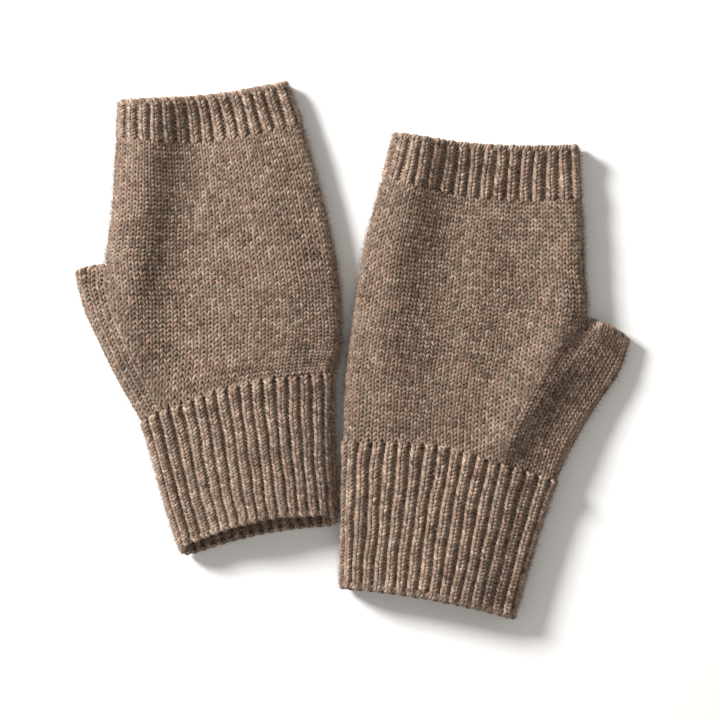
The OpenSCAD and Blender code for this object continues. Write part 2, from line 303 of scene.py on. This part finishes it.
# Ridges, hollows and swells of the upper layer
RELIEF = {
    "left": [
        (11.5, [(-80, 106, 4.6), (-84, 76, 5.8), (-87, 46, 5.8), (-91, 22, 5.2), (-87, 2, 2.8)]),
        (5, [(-97, 104, -1.8), (-98, 60, -2.0), (-99, 42, -1.0)]),
        (5, [(-104, 34, -4.2), (-100, 24, -3.6), (-95, 12, -1.2)]),
        (11, [(-60, 100, -1.0), (-66, 70, -1.6), (-70, 30, -1.6), (-66, 4, -1.0)]),
        (22, [(-26, 80, 1.8), (-24, 10, 1.8)]),
        (5, [(-7, 44, -0.3), (-4, 22, -1.1), (-4, -6, -1.1)]),
        (9, [(-94, 100, 1.2), (-62, 102, 2.4), (-26, 106, 0.8)]),
    ],
    "right": [
        (10.5, [(28, 90, 4.6), (20, 62, 5.4), (14, 34, 4.8), (10, 6, 3.2), (8, -26, 2.0)]),
        (5, [(14, 86, -1.8), (8, 60, -2.0), (2, 34, -1.6), (-2, 6, -0.8)]),
        (10, [(46, 82, -1.0), (40, 40, -1.8), (36, 6, -1.4), (32, -22, -0.8)]),
        (12, [(66, 60, -1.0), (62, 10, -1.4), (52, -20, -1.0)]),
        (8.5, [(87, 62, 2.4), (84, 14, 3.2), (77, -6, 4.0), (66, -26, 4.0), (60, -38, 3.2)]),
        (9, [(18, 86, 1.8), (50, 84, 3.0), (88, 82, 2.6)]),
    ],
}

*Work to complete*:
Restate the data above exactly, keeping each word as it stands.

*Finished exercise*:
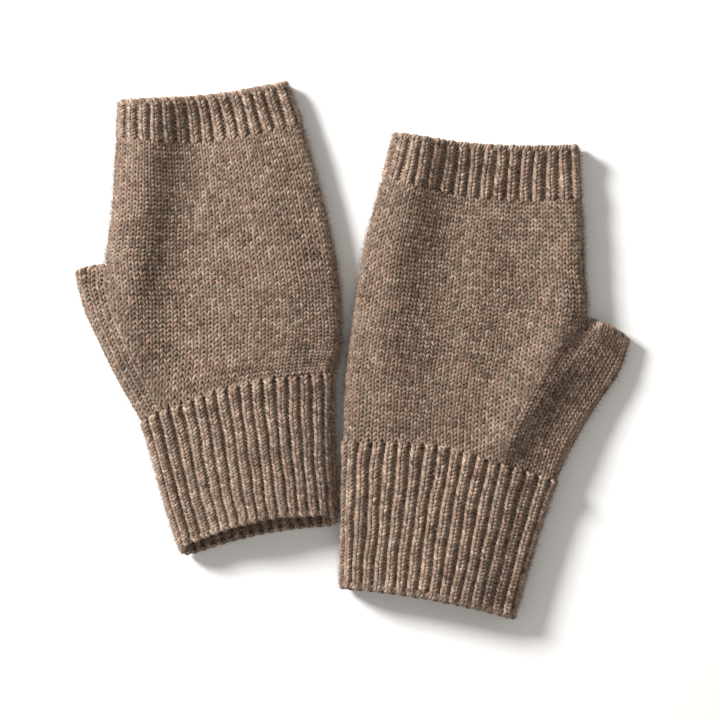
The OpenSCAD and Blender code for this object continues. Write part 2, from line 303 of scene.py on. This part finishes it.
# Ridges, hollows and swells of the upper layer
RELIEF = {
    "left": [
        (11.5, [(-80, 106, 4.6), (-84, 76, 5.8), (-87, 46, 5.8), (-91, 22, 5.2), (-87, 2, 2.8)]),
        (5, [(-97, 104, -1.8), (-98, 60, -2.0), (-99, 42, -1.0)]),
        (5, [(-104, 34, -4.2), (-100, 24, -3.6), (-95, 12, -1.2)]),
        (11, [(-60, 100, -1.0), (-66, 70, -1.6), (-70, 30, -1.6), (-66, 4, -1.0)]),
        (22, [(-26, 80, 1.8), (-24, 10, 1.8)]),
        (5, [(-7, 44, -0.3), (-4, 22, -1.1), (-4, -6, -1.1)]),
        (9, [(-94, 100, 1.2), (-62, 102, 2.4), (-26, 106, 0.8)]),
    ],
    "right": [
        (10.5, [(28, 90, 4.6), (20, 62, 5.4), (14, 34, 4.8), (10, 6, 3.2), (8, -26, 2.0)]),
        (5, [(14, 86, -1.8), (8, 60, -2.0), (2, 34, -1.6), (-2, 6, -0.8)]),
        (10, [(46, 82, -1.0), (40, 40, -1.8), (36, 6, -1.4), (32, -22, -0.8)]),
        (12, [(66, 60, -1.0), (62, 10, -1.4), (52, -20, -1.0)]),
        (8.5, [(87, 62, 2.4), (84, 14, 3.2), (77, -6, 4.0), (66, -26, 4.0), (60, -38, 3.2)]),
        (9, [(18, 86, 1.8), (50, 84, 3.0), (88, 82, 2.6)]),
    ],
}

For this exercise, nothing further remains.